Beijing, China (4E) – China has protested the blacklisting of a Chinese bank by the U.S. and urged Washington on Wednesday to revoke the sanction slapped on the bank for allegedly providing financial services to Iranian banks.
A statement from Chinese Foreign Ministry spokesman Qin Gang also criticized the U.S. for imposing its domestic law on the Bank of Kunlun in violation of the principles of international relations and to the detriment of China’s interests.
Qin said China and Iran’s business cooperation in energy and trade does not violate “any resolution of the United Nations Security Council nor harms the interests of any third party.”
“The Chinese side urges the U.S. side to immediately correct the wrongdoings, withdraw the groundless sanctions on the Bank of Kunlun, and stop doing anything harmful to China’s interests as well as China-U.S. relations,” the state news agency Xinhua quoted the spokesman as saying.
The reaction came after the White House and U.S. Treasury Department announced Tuesday the Bank of Kunlun and Elaf Islamic Bank in Iraq would be denied access to the U.S. financial system for transacting with Iranian banks that were blacklisted by Washington for their alleged involvement in developing nuclear weapons. The sanction is meant to stop Iran’s nuclear program suspected of developing weapons.

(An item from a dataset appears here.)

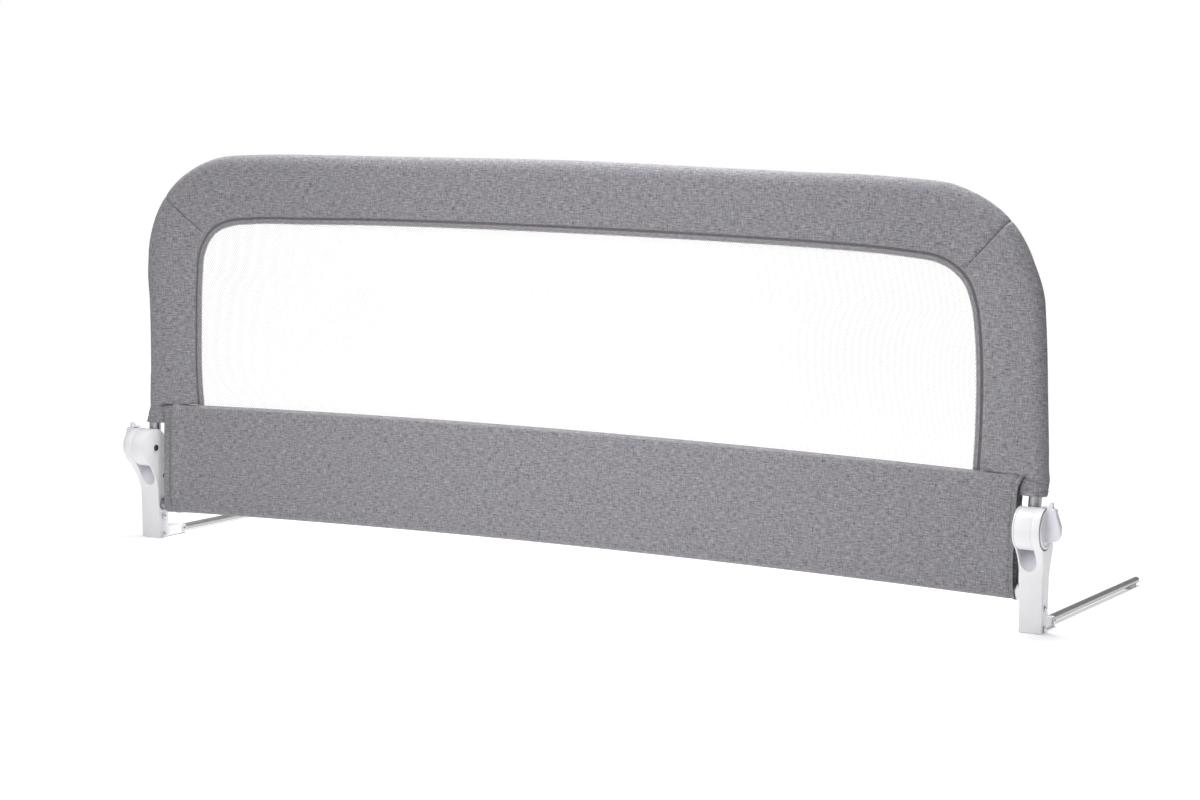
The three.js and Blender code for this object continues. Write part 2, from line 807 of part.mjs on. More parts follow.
// Foot bracket: a sheet-steel channel, web on top, with two upright tabs inside the leg
function footBracket() {
  const side = polygon([
    [-bracketFront, 0],
    [bracketReach - bracketNose, 0],
    [bracketReach, bracketNose],
    [bracketReach, bracketEndHeight - bracketNose],
    [bracketReach - bracketNose, bracketEndHeight],
    [bracketWebEnd, bracketHeight],
    [legBackAtFoot - legWall - clearance, bracketHeight],
    [legBackAtFoot - legWall - clearance, bracketTabTop],
    [-bracketFront, bracketTabTop],
  ]);
  const innerWall = bracketInner + bracketSheet;
  const outerWall = bracketOuter - bracketSheet;
  const solid = prismX(side, bracketInner, bracketOuter);
  const past = bracketReach + cutOverrun;
  const front = -bracketFront - cutOverrun;
  const channel = block(innerWall, outerWall, front, past, -cutOverrun, bracketHeight - bracketSheet);
  const openEnd = block(innerWall, outerWall, bracketWebEnd, past, 0, bracketHeight + cutOverrun);
  const tabsApart = block(
    innerWall, outerWall, front, legBackAtFoot - legWall, 0, bracketTabTop + cutOverrun,
  );
  const slot = block(
    tubePlace - slotWidth / 2, tubePlace + slotWidth / 2,
    slotSetback - slotLength / 2, slotSetback + slotLength / 2, 0, bracketHeight + cutOverrun,
  );
  return shaped(solid, [], [
    channel,
    openEnd,
    tabsApart,
    slot,
    crossHole(boltRadius + clearance, boltSetback, upperBoltHeight),
    crossHole(boltRadius + clearance, boltSetback, lowerBoltHeight),
    crossHole(rivetRadius + clearance, armPivotSetback, armAxisHeight),
  ]);
}

// A fastener along X with a head at each end, seated on the two faces that it holds
function headedPin(radius, headRadiusHere, headLength, fromX, toX, y, z) {
  const shank = rodX(radius, fromX - clearance, toX + clearance, y, z, smallSides);
  const near = rodX(headRadiusHere, fromX - clearance - headLength, fromX - clearance, y, z, smallSides);
  const far = rodX(headRadiusHere, toX + clearance, toX + clearance + headLength, y, z, smallSides);
  return shaped(shank, [near, far], []);
}

function legBolt(height) {
  return headedPin(
    boltRadius, boltHeadRadius, boltHeadLength, legInnerFace, legOuterFace, boltSetback, height,
  );
}

function shellScrew() {
  const headFrom = legInnerFace + clearance;
  const headTo = headFrom + screwHeadLength;
  const head = rodX(screwHeadRadius, headFrom, headTo, boltSetback, screwHeight, smallSides);
  const shank = rodX(screwRadius, headFrom, screwEnd, boltSetback, screwHeight, smallSides);
  return shaped(shank, [head], []);
}

function armRivet() {
  return headedPin(
    rivetRadius, rivetHeadRadius, rivetHeadLength, bracketInner, bracketOuter,
    armPivotSetback, armAxisHeight,
  );
}

// Support arm: a knuckle on the rivet, with a spigot inside the tube
function armKnuckle() {
  const halfWidth = bracketWidth / 2 - bracketSheet - knuckleGap;
  const outline = new THREE.Shape();
  const front = armPivotSetback + knuckleLength;
  outline.moveTo(front, armAxisHeight - knuckleRadius);
  outline.lineTo(front, armAxisHeight + knuckleRadius);
  outline.lineTo(armPivotSetback, armAxisHeight + knuckleRadius);
  outline.absarc(armPivotSetback, armAxisHeight, knuckleRadius, Math.PI / 2, (3 * Math.PI) / 2);
  outline.closePath();
  const body = prismX(outline, tubePlace - halfWidth, tubePlace + halfWidth);
  const spigotRadius = armTubeRadius - armTubeWall - clearance;
  const spigotFrom = armPivotSetback + rivetRadius + 2 * clearance;
  const spigot = rodY(spigotRadius, spigotFrom, front + spigotLength, tubePlace, armAxisHeight);
  return shaped(body, [spigot], [crossHole(rivetRadius + clearance, armPivotSetback, armAxisHeight)]);
}

function armTube() {
  const from = armPivotSetback + knuckleLength + clearance;
  const to = armEnd - plugLip - clearance;
  const outer = rodY(armTubeRadius, from, to, tubePlace, armAxisHeight);
  const bore = rodY(
    armTubeRadius - armTubeWall, from - cutOverrun, to + cutOverrun, tubePlace, armAxisHeight,
  );
  return shaped(outer, [], [bore]);
}

function armPlug() {
  const lip = rodY(armTubeRadius, armEnd - plugLip, armEnd, tubePlace, armAxisHeight);
  const stubRadius = armTubeRadius - armTubeWall - clearance;
  const stub = rodY(
    stubRadius, armEnd - plugLip - plugStub, armEnd - plugLip / 2, tubePlace, armAxisHeight,
  );
  return shaped(lip, [stub], []);
}

// The arm's foot: a soft pad under the tube, hollowed to fit it
function armPad() {
  const to = armEnd - plugLip - armPadSetback;
  const from = to - armPadLength;
  const half = armPadWidth / 2;
  const pad = block(tubePlace - half, tubePlace + half, from, to, 0, armPadHeight);
  const saddle = rodY(
    armTubeRadius + armPadGap, from - cutOverrun, to + cutOverrun, tubePlace, armAxisHeight,
  );
  return shaped(pad, [], [saddle]);
}

// Assembly
const guardRail = new THREE.Group();
guardRail.position.y = -footprintCentre;

function place(parent, name, geometry, finish) {
  const mesh = new THREE.Mesh(geometry, new THREE.MeshStandardMaterial(finish));
  mesh.name = name;
  parent.add(mesh);
}

const legPieces = [
  ["leg_outer_shell", outerShell(), whitePlastic],
  ["leg_inner_shell", innerShell(), whitePlastic],
  ["hinge_hub", hub(), whitePlastic],
  ["pivot_bolt", axle(), darkSteel],
  ["release_spring", releaseSpring(), zincSteel],
  ["clamp_ring", clampRing(), knobPlastic],
  ["wing_knob", wingKnob(), knobPlastic],
  ["tube_pin", tubePin(), zincSteel],
  ["foot_bracket", footBracket(), bracketSteel],
  ["upper_leg_bolt", legBolt(upperBoltHeight), zincSteel],
  ["lower_leg_bolt", legBolt(lowerBoltHeight), zincSteel],
  ["shell_screw", shellScrew(), darkSteel],
  ["arm_rivet", armRivet(), zincSteel],
  ["arm_knuckle", armKnuckle(), bracketSteel],
  ["arm_tube", armTube(), armSteel],
  ["arm_end_plug", armPlug(), armSteel],
  ["arm_foot", armPad(), paleRubber],
  ["corner_tube", cornerTube(), railSteel],
];

for (const [side, mirror] of [["left", -1], ["right", 1]]) {
  const leg = new THREE.Group();
  leg.scale.x = mirror;
  for (const [name, geometry, finish] of legPieces) place(leg, `${side}_${name}`, geometry, finish);
  const seamDegrees = side === "left" ? leftSeamDegrees : rightSeamDegrees;
  place(leg, `${side}_cover_sleeve`, sideCover(seamDegrees), greyCloth);
  guardRail.add(leg);
}

place(guardRail, "top_tube", topTube(), railSteel);
place(guardRail, "lower_tube_left", lowerTubeLeft(), railSteel);
place(guardRail, "lower_tube_right", lowerTubeRight(), railSteel);
place(guardRail, "lower_tube_collar", tubeCollar(), whitePlastic);
place(guardRail, "top_cover_sleeve", topCover(), greyCloth);
place(guardRail, "window_binding", windowBinding(), bindingCloth);
place(guardRail, "net_window", netWindow(), netCloth);
place(guardRail, "lower_panel", lowerPanel(), greyCloth);

export default guardRail;
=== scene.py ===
"""Dresses a folding bed guard rail: cloth, net window, tubes, hinged legs, knobs and arms.

Sizes are in millimetres in the rail's own axes: x along the rail, y from the cover's plane towards
the bed, z up from the floor. The helper `at` turns them into the frame's metres.
"""

import json
import logging
import math
from collections.abc import Callable, Iterator, Sequence
from contextlib import contextmanager
from dataclasses import dataclass
from enum import Enum

import bmesh
import bpy
from mathutils import Matrix, Vector, noise

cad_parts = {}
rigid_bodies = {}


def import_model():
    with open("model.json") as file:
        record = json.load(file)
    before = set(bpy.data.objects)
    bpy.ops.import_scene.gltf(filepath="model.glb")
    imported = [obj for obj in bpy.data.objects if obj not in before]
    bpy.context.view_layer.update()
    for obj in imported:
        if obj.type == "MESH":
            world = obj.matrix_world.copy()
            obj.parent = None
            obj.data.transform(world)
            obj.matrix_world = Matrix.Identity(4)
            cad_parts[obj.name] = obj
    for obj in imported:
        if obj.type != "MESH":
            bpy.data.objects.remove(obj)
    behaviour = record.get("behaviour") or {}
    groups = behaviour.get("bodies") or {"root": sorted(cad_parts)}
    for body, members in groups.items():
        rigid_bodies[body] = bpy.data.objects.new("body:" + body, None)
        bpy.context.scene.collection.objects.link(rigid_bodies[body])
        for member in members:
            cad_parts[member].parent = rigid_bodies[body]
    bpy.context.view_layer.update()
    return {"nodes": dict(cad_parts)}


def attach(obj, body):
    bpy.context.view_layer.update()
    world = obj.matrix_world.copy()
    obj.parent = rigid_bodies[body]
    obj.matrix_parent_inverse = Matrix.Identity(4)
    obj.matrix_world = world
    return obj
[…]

The sanction prohibits financial institutions from opening correspondent or payable-through accounts for Bank of Kunlun or Elaf Islamic Bank in the United States and any financial institutions that currently hold such accounts must close them within 10 days, according to a U.S. Treasury Department press release issued Tuesday.
The Department accused Kunlun of providing significant financial services” to more than six Iranian banks that were on the U.S. sanctions list for helping to foster Iran’s nuclear activities and international terrorism.

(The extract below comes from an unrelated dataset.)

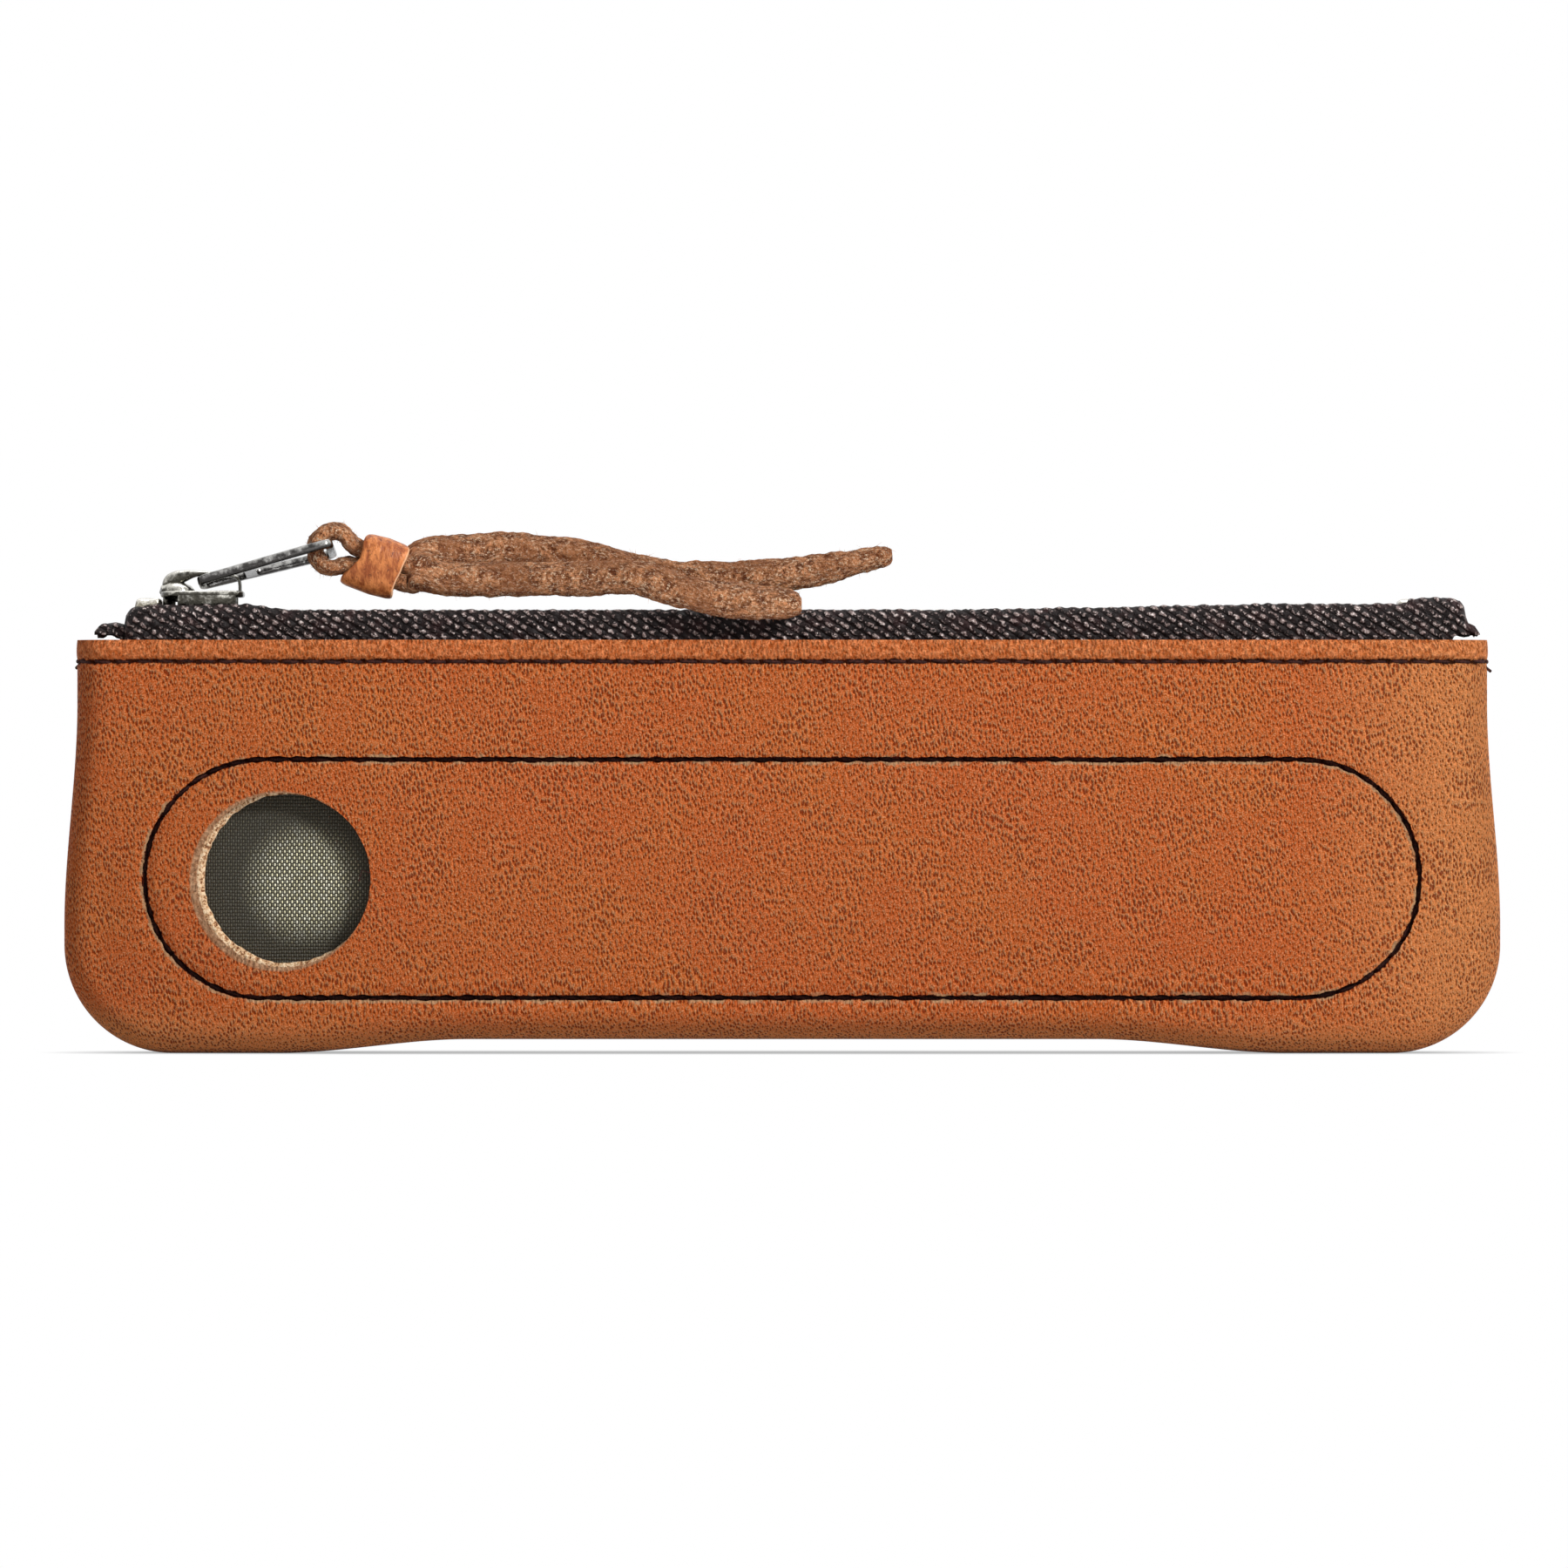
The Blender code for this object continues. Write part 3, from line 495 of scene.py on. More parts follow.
def window_distance(x, z):
    wobble = ripples(x, z, (0.00018, 0.0070, 1.3), (0.00016, 0.0014, 2.9))
    return stadium_distance(x, z) - seam_gap_half + wobble - scallop(x, z)


front_leather = pouch_sheet("front_leather", -1, 0.0, leather_height, 280, 150, front_relief)
cut_along(front_leather, window_distance, True)
thicken(front_leather, leather_thickness)


def ramp(value, low, high, to_low=0.0, to_high=1.0):
    """A value brought smoothly from one range to another."""
    values = {"Value": value, "From Min": low, "From Max": high, "To Min": to_low, "To Max": to_high}
    made = add_node(value.tree, "ShaderNodeMapRange", values, interpolation_type="SMOOTHSTEP")
    return Value(made.outputs["Result"])


def mix(share, first, second):
    """A colour between the first and the second."""
    made = add_node(share.tree, "ShaderNodeMix", {0: share, 6: first, 7: second}, data_type="RGBA")
    return Value(made.outputs[2])


def noise_at(place, size, detail=2.0, roughness=0.5, output="Fac"):
    """Noise whose spots are about as wide as size."""
    values = {"Vector": place, "Scale": 1.0 / size, "Detail": detail, "Roughness": roughness}
    return Value(add_node(place.tree, "ShaderNodeTexNoise", values).outputs[output])


def vector_math(operation, first, second=(0.0, 0.0, 0.0)):
    """A vector worked out from two others, or a plain number for a length or a distance."""
    made = add_node(first.tree, "ShaderNodeVectorMath", {0: first, 1: second}, operation=operation)
    return Value(made.outputs["Value" if operation in ("LENGTH", "DISTANCE") else "Vector"])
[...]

“In early 2012, Bank of Kunlun transferred hundreds of payments totaling roughly $100 million dollars from accounts it holds for designated Bank Tejarat. This activity happened after Bank Tejarat was designated by the United States (and the European Union) in January 2012 for providing financial services to several Iranian banks and firms already subject to sanctions for their involvement in Iran’s illicit proliferation activities,” the department said.
“In addition to these transfers, in early 2012 Bank of Kunlun made at least one payment for an affiliate of Iran’s Islamic Revolutionary Guard Corps pursuant to a letter of credit opened by Bank Tejarat.”